Available data:
===============
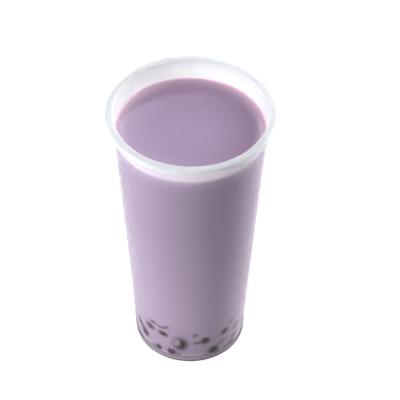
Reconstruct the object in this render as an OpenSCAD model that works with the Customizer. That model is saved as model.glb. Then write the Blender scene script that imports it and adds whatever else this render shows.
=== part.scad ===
// Tall plastic cup of taro milk tea, open at the top and filled to just under its lip.
// Z is the cup's axis. The origin is the middle of the ring that the cup stands on.

/* [Cup] */
// Diameter across the outside of the lip
mouth_d = 95; // [84:1:120]
// Height from the table to the top of the lip
cup_h = 172.5; // [120:0.5:220]
// Diameter of the tapered wall where it comes down to the table
base_d = 64.5; // [50:0.5:80]
// Thickness of the side wall
wall_t = 0.8; // [0.5:0.1:2]
// Thickness of the floor
floor_t = 1.2; // [0.8:0.1:3]

/* [Lip] */
// How far the lip stands out past the top of the wall
lip_reach = 3.75; // [3:0.05:6]
// Height of the skirt that hangs from the lip's outer edge
skirt_h = 3.4; // [2.5:0.1:8]
// Thickness of the lip's flat top and of its skirt
lip_t = 0.9; // [0.8:0.1:1.5]
// Radius of the lip's outer top edge
lip_edge_r = 0.8; // [0:0.1:1.2]
// Radius of the edge where the lip turns down into the mouth
mouth_edge_r = 0.7; // [0:0.1:1.2]

/* [Base] */
// Width of the ring that the cup stands on, from the wall inwards
foot_w = 4.5; // [3:0.5:10]
// Depth of the hollow under the floor
recess_h = 1.2; // [0.5:0.1:3]
// How far the hollow's side slopes in as it rises
recess_draft = 0.6; // [0:0.1:2]
// Radius of the corner where the wall turns under the cup
heel_r = 1.6; // [0:0.1:2]
// Radius of the corner between the inside of the wall and the floor
inner_heel_r = 2.6; // [0:0.1:5]

/* [Drink] */
// Distance from the top of the lip down to the surface of the drink
fill_drop = 12.8; // [8:0.1:60]

/* [Hidden] */
$fn = 96;
// Straight steps in each rounded corner of a section
corner_steps = 6;
mouth_r = mouth_d / 2;
base_r = base_d / 2;
wall_top_r = mouth_r - lip_reach;
floor_z = recess_h + floor_t;
drink_z = cup_h - fill_drop;
foot_inner_r = base_r - foot_w;
plastic = [0.93, 0.93, 0.96, 0.45];
taro_lavender = [0.66, 0.59, 0.70];

// Radius of the outside of the tapered wall at a height
function wall_r(z) = base_r + (wall_top_r - base_r) * z / cup_h;

// Radius of the inside of the wall at a height
function inner_r(z) = wall_r(z) - wall_t;

function unit(v) = v / norm(v);

// Radius and height of a corner, which is given as [radius, height, rounding]
function spot(corner) = [corner[0], corner[1]];

// Points of the arc that rounds the corner between two straight runs of a section
function corner_arc(before, corner, after) =
    let (
        at = spot(corner),
        rounding = corner[2],
        back = unit(spot(before) - at),
        ahead = unit(spot(after) - at),
        half_angle = acos(back * ahead) / 2,
        centre = at + unit(back + ahead) * rounding / sin(half_angle),
        first = at + back * rounding / tan(half_angle) - centre,
        last = at + ahead * rounding / tan(half_angle) - centre,
        side = sign(first[0] * last[1] - first[1] * last[0]),
        sweep = side * (180 - 2 * half_angle),
        start = atan2(first[1], first[0])
    )
    [for (i = [0:corner_steps])
        let (a = start + sweep * i / corner_steps)
        centre + rounding * [cos(a), sin(a)]];

// Outline through a ring of corners, with an arc at each corner that has a rounding
function rounded(corners) =
    let (n = len(corners))
    [for (i = [0:n - 1])
        each (corners[i][2] > 0
            ? corner_arc(corners[(i + n - 1) % n], corners[i], corners[(i + 1) % n])
            : [spot(corners[i])])];

// The cup is one moulding: a tapered wall, a floor on a standing ring, and a lip that
// reaches out flat and turns down into a skirt, with an open groove behind the skirt.
module cup() {
    lip_under_z = cup_h - lip_t;
    skirt_bottom_z = cup_h - skirt_h;
    section = rounded([
        [0, recess_h, 0],
        [foot_inner_r - recess_draft, recess_h, 0],
        [foot_inner_r, 0, 0],
        [base_r, 0, heel_r],
        [wall_r(lip_under_z), lip_under_z, 0],
        [mouth_r - lip_t, lip_under_z, 0],
        [mouth_r - lip_t, skirt_bottom_z, 0],
        [mouth_r, skirt_bottom_z, 0],
        [mouth_r, cup_h, lip_edge_r],
        [inner_r(cup_h), cup_h, mouth_edge_r],
        [inner_r(floor_z), floor_z, inner_heel_r],
        [0, floor_z, 0]
    ]);
    color(plastic)
        rotate_extrude()
            polygon(section);
}

// The drink fills the cup from its floor to the fill level, against the wall all round.
module milk_tea() {
    section = rounded([
        [0, floor_z, 0],
        [inner_r(floor_z), floor_z, inner_heel_r],
        [inner_r(drink_z), drink_z, 0],
        [0, drink_z, 0]
    ]);
    color(taro_lavender)
        rotate_extrude()
            polygon(section);
}

cup();
milk_tea();
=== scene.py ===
# %% [markdown]
# # Taro bubble tea in a plastic cup
# The drink is an opaque lavender milk tea with tapioca pearls lying at the bottom of a tall,
# milky polypropylene cup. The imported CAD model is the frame: it says how tall and wide the cup
# is and how high the tea stands. Everything below is worked out from it.

# %% Load the frame
import math
import random

import bmesh
import bpy
import numpy as np
from mathutils import Matrix, Quaternion, Vector, noise
from mathutils.bvhtree import BVHTree


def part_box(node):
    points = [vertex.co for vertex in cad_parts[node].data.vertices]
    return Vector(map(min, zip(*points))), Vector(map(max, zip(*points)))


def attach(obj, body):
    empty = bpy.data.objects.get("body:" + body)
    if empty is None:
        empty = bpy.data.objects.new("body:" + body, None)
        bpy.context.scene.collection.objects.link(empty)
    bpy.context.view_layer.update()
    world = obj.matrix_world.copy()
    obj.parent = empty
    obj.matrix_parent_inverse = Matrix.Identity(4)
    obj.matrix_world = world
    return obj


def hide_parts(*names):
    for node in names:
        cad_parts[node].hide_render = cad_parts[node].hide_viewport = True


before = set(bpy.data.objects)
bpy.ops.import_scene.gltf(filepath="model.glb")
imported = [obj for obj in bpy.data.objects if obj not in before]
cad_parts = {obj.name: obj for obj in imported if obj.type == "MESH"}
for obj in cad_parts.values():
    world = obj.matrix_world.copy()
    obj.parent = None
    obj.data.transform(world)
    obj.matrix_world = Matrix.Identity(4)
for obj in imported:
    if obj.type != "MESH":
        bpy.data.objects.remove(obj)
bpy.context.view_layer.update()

MM = 0.001

# %% [markdown]
# ## Reading sizes off the frame
# Both CAD solids are turned shapes, so each of their vertices is fully described by a radius and
# a height. Collecting those pairs gives back the drawn outline, and from it the script reads the
# wall, the lip and the fill level instead of repeating numbers that could drift apart.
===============
Short task: Write the lines again exactly, beginning at the line that has "wall all round." and stopping after the line that has "cad_parts[node].hide_render = cad_parts[node].hide_viewport"; include no other lines.

The completed task:
// The drink fills the cup from its floor to the fill level, against the wall all round.
module milk_tea() {
    section = rounded([
        [0, floor_z, 0],
        [inner_r(floor_z), floor_z, inner_heel_r],
        [inner_r(drink_z), drink_z, 0],
        [0, drink_z, 0]
    ]);
    color(taro_lavender)
        rotate_extrude()
            polygon(section);
}

cup();
milk_tea();
=== scene.py ===
# %% [markdown]
# # Taro bubble tea in a plastic cup
# The drink is an opaque lavender milk tea with tapioca pearls lying at the bottom of a tall,
# milky polypropylene cup. The imported CAD model is the frame: it says how tall and wide the cup
# is and how high the tea stands. Everything below is worked out from it.

# %% Load the frame
import math
import random

import bmesh
import bpy
import numpy as np
from mathutils import Matrix, Quaternion, Vector, noise
from mathutils.bvhtree import BVHTree


def part_box(node):
    points = [vertex.co for vertex in cad_parts[node].data.vertices]
    return Vector(map(min, zip(*points))), Vector(map(max, zip(*points)))


def attach(obj, body):
    empty = bpy.data.objects.get("body:" + body)
    if empty is None:
        empty = bpy.data.objects.new("body:" + body, None)
        bpy.context.scene.collection.objects.link(empty)
    bpy.context.view_layer.update()
    world = obj.matrix_world.copy()
    obj.parent = empty
    obj.matrix_parent_inverse = Matrix.Identity(4)
    obj.matrix_world = world
    return obj


def hide_parts(*names):
    for node in names:
        cad_parts[node].hide_render = cad_parts[node].hide_viewport = True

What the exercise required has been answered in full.